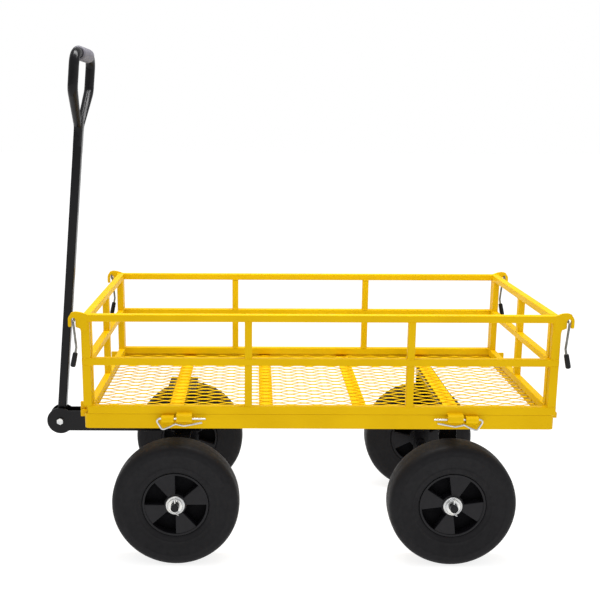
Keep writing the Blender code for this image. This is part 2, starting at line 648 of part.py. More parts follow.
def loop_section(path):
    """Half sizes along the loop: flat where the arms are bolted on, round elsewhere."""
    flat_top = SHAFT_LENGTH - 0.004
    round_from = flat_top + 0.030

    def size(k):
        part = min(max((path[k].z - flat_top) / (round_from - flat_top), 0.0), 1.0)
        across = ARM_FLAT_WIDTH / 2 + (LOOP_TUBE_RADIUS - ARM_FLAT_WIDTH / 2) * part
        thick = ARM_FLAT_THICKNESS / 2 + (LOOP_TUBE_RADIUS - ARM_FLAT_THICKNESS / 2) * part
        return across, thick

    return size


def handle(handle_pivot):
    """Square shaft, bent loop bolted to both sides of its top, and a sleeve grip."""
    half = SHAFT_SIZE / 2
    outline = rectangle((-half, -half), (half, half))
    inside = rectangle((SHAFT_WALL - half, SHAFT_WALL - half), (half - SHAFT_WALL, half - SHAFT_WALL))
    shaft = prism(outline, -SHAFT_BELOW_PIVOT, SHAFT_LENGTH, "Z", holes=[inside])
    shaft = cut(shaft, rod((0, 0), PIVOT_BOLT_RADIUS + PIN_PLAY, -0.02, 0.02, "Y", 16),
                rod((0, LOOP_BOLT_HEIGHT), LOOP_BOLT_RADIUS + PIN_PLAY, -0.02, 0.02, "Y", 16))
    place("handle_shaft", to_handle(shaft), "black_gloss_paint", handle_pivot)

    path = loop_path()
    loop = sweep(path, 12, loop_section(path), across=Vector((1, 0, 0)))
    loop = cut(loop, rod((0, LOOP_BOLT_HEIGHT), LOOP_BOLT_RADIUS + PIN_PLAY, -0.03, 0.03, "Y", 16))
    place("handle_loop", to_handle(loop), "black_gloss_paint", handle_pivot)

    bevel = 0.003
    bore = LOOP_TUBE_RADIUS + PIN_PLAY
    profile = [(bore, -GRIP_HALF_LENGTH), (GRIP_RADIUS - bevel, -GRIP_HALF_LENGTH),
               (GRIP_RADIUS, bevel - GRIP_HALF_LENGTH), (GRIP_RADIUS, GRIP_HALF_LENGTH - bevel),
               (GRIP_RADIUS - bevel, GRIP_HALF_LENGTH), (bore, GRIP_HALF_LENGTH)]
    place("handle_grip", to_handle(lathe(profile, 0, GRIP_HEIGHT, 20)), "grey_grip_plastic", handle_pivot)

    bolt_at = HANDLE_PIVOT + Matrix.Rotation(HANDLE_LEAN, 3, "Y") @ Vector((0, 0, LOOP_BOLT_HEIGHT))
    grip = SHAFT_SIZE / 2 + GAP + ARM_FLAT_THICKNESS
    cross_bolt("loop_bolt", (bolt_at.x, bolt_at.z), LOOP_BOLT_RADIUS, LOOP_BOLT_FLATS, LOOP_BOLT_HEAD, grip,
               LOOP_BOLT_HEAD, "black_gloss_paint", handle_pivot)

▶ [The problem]
Without leaving anything out, quote all the data.

▶ [Task response]
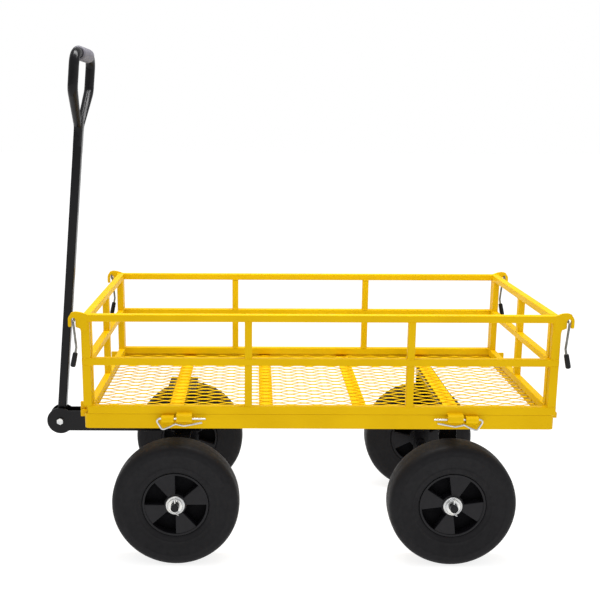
Keep writing the Blender code for this image. This is part 2, starting at line 648 of part.py. More parts follow.
def loop_section(path):
    """Half sizes along the loop: flat where the arms are bolted on, round elsewhere."""
    flat_top = SHAFT_LENGTH - 0.004
    round_from = flat_top + 0.030

    def size(k):
        part = min(max((path[k].z - flat_top) / (round_from - flat_top), 0.0), 1.0)
        across = ARM_FLAT_WIDTH / 2 + (LOOP_TUBE_RADIUS - ARM_FLAT_WIDTH / 2) * part
        thick = ARM_FLAT_THICKNESS / 2 + (LOOP_TUBE_RADIUS - ARM_FLAT_THICKNESS / 2) * part
        return across, thick

    return size


def handle(handle_pivot):
    """Square shaft, bent loop bolted to both sides of its top, and a sleeve grip."""
    half = SHAFT_SIZE / 2
    outline = rectangle((-half, -half), (half, half))
    inside = rectangle((SHAFT_WALL - half, SHAFT_WALL - half), (half - SHAFT_WALL, half - SHAFT_WALL))
    shaft = prism(outline, -SHAFT_BELOW_PIVOT, SHAFT_LENGTH, "Z", holes=[inside])
    shaft = cut(shaft, rod((0, 0), PIVOT_BOLT_RADIUS + PIN_PLAY, -0.02, 0.02, "Y", 16),
                rod((0, LOOP_BOLT_HEIGHT), LOOP_BOLT_RADIUS + PIN_PLAY, -0.02, 0.02, "Y", 16))
    place("handle_shaft", to_handle(shaft), "black_gloss_paint", handle_pivot)

    path = loop_path()
    loop = sweep(path, 12, loop_section(path), across=Vector((1, 0, 0)))
    loop = cut(loop, rod((0, LOOP_BOLT_HEIGHT), LOOP_BOLT_RADIUS + PIN_PLAY, -0.03, 0.03, "Y", 16))
    place("handle_loop", to_handle(loop), "black_gloss_paint", handle_pivot)

    bevel = 0.003
    bore = LOOP_TUBE_RADIUS + PIN_PLAY
    profile = [(bore, -GRIP_HALF_LENGTH), (GRIP_RADIUS - bevel, -GRIP_HALF_LENGTH),
               (GRIP_RADIUS, bevel - GRIP_HALF_LENGTH), (GRIP_RADIUS, GRIP_HALF_LENGTH - bevel),
               (GRIP_RADIUS - bevel, GRIP_HALF_LENGTH), (bore, GRIP_HALF_LENGTH)]
    place("handle_grip", to_handle(lathe(profile, 0, GRIP_HEIGHT, 20)), "grey_grip_plastic", handle_pivot)

    bolt_at = HANDLE_PIVOT + Matrix.Rotation(HANDLE_LEAN, 3, "Y") @ Vector((0, 0, LOOP_BOLT_HEIGHT))
    grip = SHAFT_SIZE / 2 + GAP + ARM_FLAT_THICKNESS
    cross_bolt("loop_bolt", (bolt_at.x, bolt_at.z), LOOP_BOLT_RADIUS, LOOP_BOLT_FLATS, LOOP_BOLT_HEAD, grip,
               LOOP_BOLT_HEAD, "black_gloss_paint", handle_pivot)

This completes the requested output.